It is fall 2002. I am on my way to the second staged reading of The Tillie Project at Centenary Stage, an equity theatre company about thirty miles west of New York City. The play opens in eight weeks. Commissioned by the theatre to write this play, I have been struggling with it for over two years. Much of it is working, but I am locked in a battle of the wills with my character Megan.
A battle of the wills! How can that be? Megan is fictional. Then why do I feel such resistance from her? I named her. I endowed her with being, though admittedly she accumulated characteristics helter-skelter as a snowball rolling downhill picks up snow. I gave her a push and somehow lost control. I am worried sick. Closer to Hackettstown, ads for the play are on the radio and in the papers. Critics already have their tickets. But I am not sure there will be a play for them to watch.

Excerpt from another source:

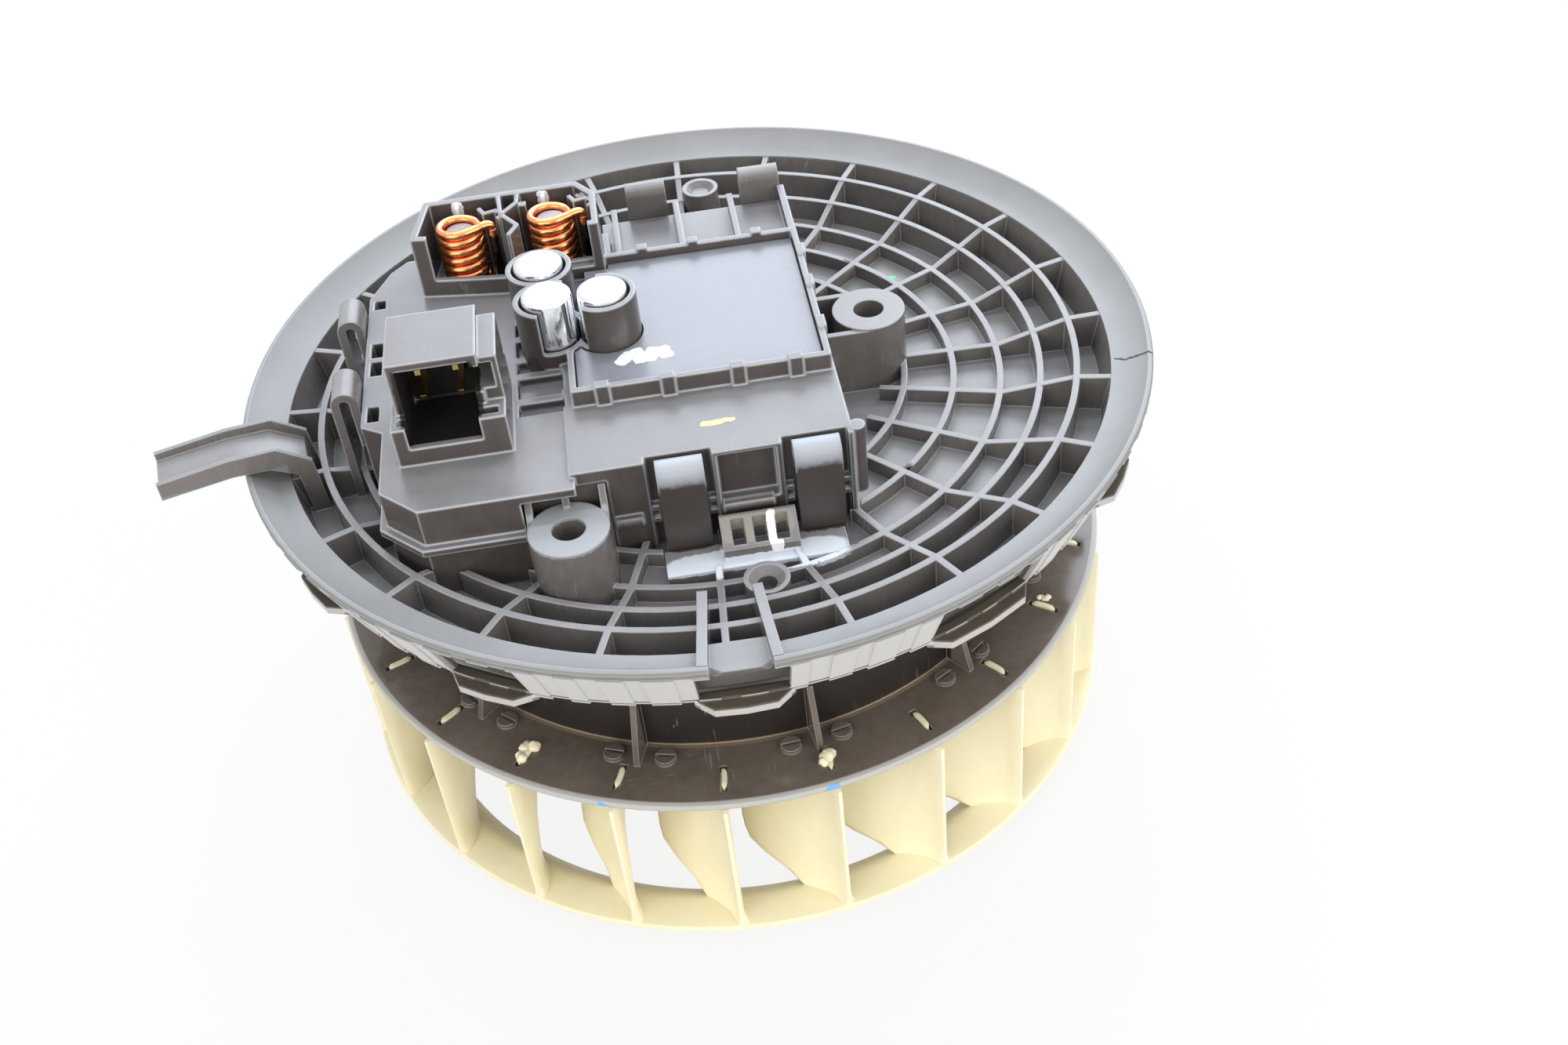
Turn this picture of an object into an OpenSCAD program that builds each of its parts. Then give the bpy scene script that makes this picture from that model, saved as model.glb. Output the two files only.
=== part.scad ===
// Cabin blower fan: a ribbed carrier flange with its motor controller on top,
// an external rotor motor underneath and a centrifugal wheel around the motor.
// Millimetres, +Z up. The origin is the centre of the flange rim's top plane,
// on the fan axis. The plug socket faces -Y and the wheel hangs below.

/* [Flange] */
// Outer radius of the rim
rim_r = 100; // [98:0.5:104]
// Width of the rim from its outer edge to the dish
rim_w = 8.7; // [8:0.1:10]
// Thickness of the rim and of the dish's side wall
rim_t = 1.8; // [1.4:0.1:2.2]
// How far the rim's inner edge lies below its outer lip
rim_sink = 4.1; // [3.4:0.1:4.4]
// Depth of the dish below the rim's top
dish_depth = 13; // [12.5:0.1:13.5]
// Thickness of the dish's floor
floor_t = 2; // [1.6:0.1:2.4]
// How far the skirt tapers in below the lip
skirt_taper = 5.4; // [5:0.1:5.8]
// How far the skirt's lower edge lies below the lip
skirt_drop = 14; // [13.8:0.1:14.6]
// Thickness of the stiffening ribs
rib_t = 1.4; // [1:0.1:1.8]
// Number of radial ribs
rib_count = 24; // [20:2:28]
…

I change Megan’s name to Margaret. Margaret is formal. Margaret has a stronger will than Megan. I shift into third and peel away from the stoplight.
When Kafka remarked that art is like an axe that can chop through the frozen seas within us, he surely must have been speaking of the writer as well as the audience. To write a play involves more than an intellectual search. It demands that I respect and love the characters—that I live in their choices, that I take their emotional steps myself. Oh, it’s easy enough to invent a character and force her to perform. It’s just paper and alphabet, after all. But audiences don’t like puppets. They want characters who make choices with integrity.
The human will is a great mystery. I’ve taught for twenty-five years, raised two children and been married, and have many friends, and still I know almost nothing about why people make the choices they do.
Driving among the brilliant fall colors, I think of Dorothy Sayers’ analogy between God and the artist. As we create characters, God created us. As we invent landscapes, God brought this rich world into being. It strikes me that my involvement, my deep pleasure and my frustration with Margaret—or Megan, or whatever her name is—must be analogous to God’s deep involvement with my choices, with my struggles. He does not leave us alone, but He leaves us be. Knowing everything, He has nevertheless left us free to choose, to decide everything, even if it is to resist Him. What a miracle and a paradox!